WORK INSTRUCTIONS: Write out the whole listing again, exactly.

COLLECTED MATERIAL:

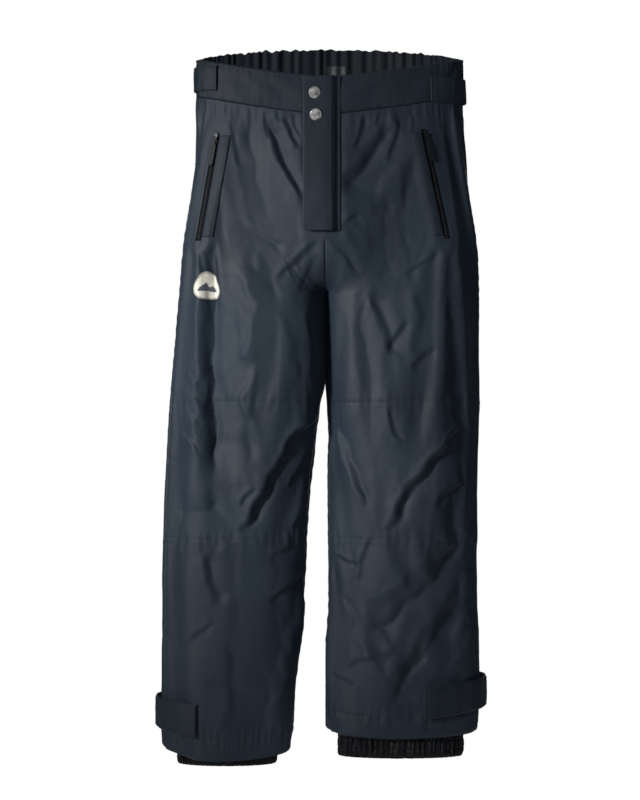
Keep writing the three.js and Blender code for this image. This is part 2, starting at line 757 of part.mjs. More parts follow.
function addLegs() {
  const level = (z) => () => z;
  const thigh = [level(HIP_FOLD_Z.bottom - GAP), level(KNEE_FOLD_Z.top)];
  const knee = [level(KNEE_FOLD_Z.top - GAP), level(KNEE_FOLD_Z.bottom)];
  for (const side of SIDES) {
    const shinTop = level(KNEE_FOLD_Z.bottom - GAP);
    garment.add(mesh(`hip_fold_${side}`, hipFoldPly(side, -SHELL, 0), MATERIAL.shell));
    addLegBand(side, "thigh", ...thigh, 2);
    addLegLining(side, "thigh", ...thigh, 2);
    addLegBand(side, "knee", ...knee, 3);
    addLegBand(side, "shin", shinTop, (t) => hem(side, t), 4);
    addLegLining(side, "shin", shinTop, (t) => hem(side, t) + 30, 3);
  }
}

function addGaiters() {
  for (const side of SIDES) {
    const bottom = gaiterBottom(side);
    const ringTop = bottom + GAITER_RING;
    const shared = { surface: gaiterPoint, columns: roundTheLeg(side), low: -GAITER_PLY, high: 0, ring: true };
    const sleeve = ply({ rows: 4, place: fall(() => gaiterTop(side), () => ringTop + GAP), ...shared });
    const elastic = ply({ rows: 1, place: fall(() => ringTop, () => bottom), ...shared });
    garment.add(
      mesh(`gaiter_sleeve_${side}`, sleeve, MATERIAL.gaiter),
      mesh(`gaiter_elastic_${side}`, elastic, MATERIAL.gaiter),
    );
  }
}

// ---------- badge ----------

// An egg-shaped patch lying on the fold of the right hip, point up.
function addBadge() {
  const outline = [];
  const z = BADGE.above - RISE;
  const x = BADGE.inset - SHAPE.right.outer(z);
  for (let i = 0; i < BADGE.sides; i++) {
    const angle = (2 * Math.PI * i) / BADGE.sides;
    const r = BADGE.radius * (1 + 0.09 * Math.cos(3 * (angle - Math.PI / 2)));
    outline.push([x + r * Math.cos(angle), z + r * BADGE.stretch * Math.sin(angle)]);
  }
  garment.add(mesh("badge_right", cutOut(hipFoldPly("right", GAP, GAP + BADGE.ply), outline), MATERIAL.badge));
}

addWaistband();
addHipPanels();
addPockets();
addZips();
addFly();
addWaistTabs();
addLegs();
addGaiters();
addCuffTabs();
addBadge();

export default garment;
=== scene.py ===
import math

import bpy
import numpy as np
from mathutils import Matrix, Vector


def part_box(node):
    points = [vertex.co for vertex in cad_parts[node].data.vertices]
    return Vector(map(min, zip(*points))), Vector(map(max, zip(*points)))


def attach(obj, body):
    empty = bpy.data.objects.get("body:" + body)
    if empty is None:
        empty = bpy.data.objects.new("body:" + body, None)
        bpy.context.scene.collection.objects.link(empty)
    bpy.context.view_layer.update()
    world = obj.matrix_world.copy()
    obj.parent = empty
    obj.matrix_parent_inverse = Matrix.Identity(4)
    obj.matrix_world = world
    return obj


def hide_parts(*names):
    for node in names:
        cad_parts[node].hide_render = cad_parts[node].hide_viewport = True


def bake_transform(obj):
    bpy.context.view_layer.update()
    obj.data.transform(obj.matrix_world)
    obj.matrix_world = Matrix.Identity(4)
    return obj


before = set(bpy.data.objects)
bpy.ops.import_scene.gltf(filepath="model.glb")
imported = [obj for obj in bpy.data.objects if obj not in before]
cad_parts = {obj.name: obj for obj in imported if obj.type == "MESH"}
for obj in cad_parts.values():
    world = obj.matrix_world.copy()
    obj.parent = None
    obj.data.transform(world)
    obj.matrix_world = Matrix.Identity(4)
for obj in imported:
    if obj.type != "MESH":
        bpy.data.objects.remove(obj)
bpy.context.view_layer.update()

# Ski pants hanging by the waistband. Lengths in this script are millimetres unless a name ends in _m.
# A place on the garment has a side, t round that side (0 front middle, 0.46 side seam, 1 back middle) and a height z.

SIDES = ("right", "left")
SIGN = {"right": -1.0, "left": 1.0}
SIDE_SEAM = 0.46
RISE = 290.0
CROTCH_CURVE = 85.0
ROUND = 620  # t times this is about the length along the cloth, round a leg
WAIST_ROUND = 560  # and round one side of the gathered waistband
BAND_HEIGHT = 50.0
HEM_STITCH = 29  # above the hem
SHELL = 3.0  # thickness of the shell
GAITER_TOP = 119  # above the hem at the side
GAITER_SHOWS = {"right": 30, "left": 40}  # below it
KNEE_SEAM = -437.0  # between the upper and the lower cloth
LOWER_SEAM = -613.0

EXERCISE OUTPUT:
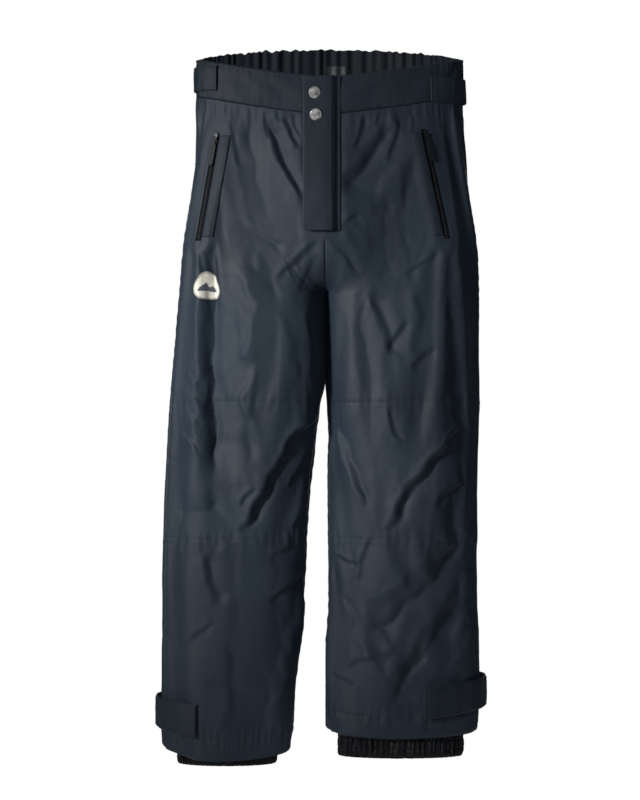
Keep writing the three.js and Blender code for this image. This is part 2, starting at line 757 of part.mjs. More parts follow.
function addLegs() {
  const level = (z) => () => z;
  const thigh = [level(HIP_FOLD_Z.bottom - GAP), level(KNEE_FOLD_Z.top)];
  const knee = [level(KNEE_FOLD_Z.top - GAP), level(KNEE_FOLD_Z.bottom)];
  for (const side of SIDES) {
    const shinTop = level(KNEE_FOLD_Z.bottom - GAP);
    garment.add(mesh(`hip_fold_${side}`, hipFoldPly(side, -SHELL, 0), MATERIAL.shell));
    addLegBand(side, "thigh", ...thigh, 2);
    addLegLining(side, "thigh", ...thigh, 2);
    addLegBand(side, "knee", ...knee, 3);
    addLegBand(side, "shin", shinTop, (t) => hem(side, t), 4);
    addLegLining(side, "shin", shinTop, (t) => hem(side, t) + 30, 3);
  }
}

function addGaiters() {
  for (const side of SIDES) {
    const bottom = gaiterBottom(side);
    const ringTop = bottom + GAITER_RING;
    const shared = { surface: gaiterPoint, columns: roundTheLeg(side), low: -GAITER_PLY, high: 0, ring: true };
    const sleeve = ply({ rows: 4, place: fall(() => gaiterTop(side), () => ringTop + GAP), ...shared });
    const elastic = ply({ rows: 1, place: fall(() => ringTop, () => bottom), ...shared });
    garment.add(
      mesh(`gaiter_sleeve_${side}`, sleeve, MATERIAL.gaiter),
      mesh(`gaiter_elastic_${side}`, elastic, MATERIAL.gaiter),
    );
  }
}

// ---------- badge ----------

// An egg-shaped patch lying on the fold of the right hip, point up.
function addBadge() {
  const outline = [];
  const z = BADGE.above - RISE;
  const x = BADGE.inset - SHAPE.right.outer(z);
  for (let i = 0; i < BADGE.sides; i++) {
    const angle = (2 * Math.PI * i) / BADGE.sides;
    const r = BADGE.radius * (1 + 0.09 * Math.cos(3 * (angle - Math.PI / 2)));
    outline.push([x + r * Math.cos(angle), z + r * BADGE.stretch * Math.sin(angle)]);
  }
  garment.add(mesh("badge_right", cutOut(hipFoldPly("right", GAP, GAP + BADGE.ply), outline), MATERIAL.badge));
}

addWaistband();
addHipPanels();
addPockets();
addZips();
addFly();
addWaistTabs();
addLegs();
addGaiters();
addCuffTabs();
addBadge();

export default garment;
=== scene.py ===
import math

import bpy
import numpy as np
from mathutils import Matrix, Vector


def part_box(node):
    points = [vertex.co for vertex in cad_parts[node].data.vertices]
    return Vector(map(min, zip(*points))), Vector(map(max, zip(*points)))


def attach(obj, body):
    empty = bpy.data.objects.get("body:" + body)
    if empty is None:
        empty = bpy.data.objects.new("body:" + body, None)
        bpy.context.scene.collection.objects.link(empty)
    bpy.context.view_layer.update()
    world = obj.matrix_world.copy()
    obj.parent = empty
    obj.matrix_parent_inverse = Matrix.Identity(4)
    obj.matrix_world = world
    return obj


def hide_parts(*names):
    for node in names:
        cad_parts[node].hide_render = cad_parts[node].hide_viewport = True


def bake_transform(obj):
    bpy.context.view_layer.update()
    obj.data.transform(obj.matrix_world)
    obj.matrix_world = Matrix.Identity(4)
    return obj


before = set(bpy.data.objects)
bpy.ops.import_scene.gltf(filepath="model.glb")
imported = [obj for obj in bpy.data.objects if obj not in before]
cad_parts = {obj.name: obj for obj in imported if obj.type == "MESH"}
for obj in cad_parts.values():
    world = obj.matrix_world.copy()
    obj.parent = None
    obj.data.transform(world)
    obj.matrix_world = Matrix.Identity(4)
for obj in imported:
    if obj.type != "MESH":
        bpy.data.objects.remove(obj)
bpy.context.view_layer.update()

# Ski pants hanging by the waistband. Lengths in this script are millimetres unless a name ends in _m.
# A place on the garment has a side, t round that side (0 front middle, 0.46 side seam, 1 back middle) and a height z.

SIDES = ("right", "left")
SIGN = {"right": -1.0, "left": 1.0}
SIDE_SEAM = 0.46
RISE = 290.0
CROTCH_CURVE = 85.0
ROUND = 620  # t times this is about the length along the cloth, round a leg
WAIST_ROUND = 560  # and round one side of the gathered waistband
BAND_HEIGHT = 50.0
HEM_STITCH = 29  # above the hem
SHELL = 3.0  # thickness of the shell
GAITER_TOP = 119  # above the hem at the side
GAITER_SHOWS = {"right": 30, "left": 40}  # below it
KNEE_SEAM = -437.0  # between the upper and the lower cloth
LOWER_SEAM = -613.0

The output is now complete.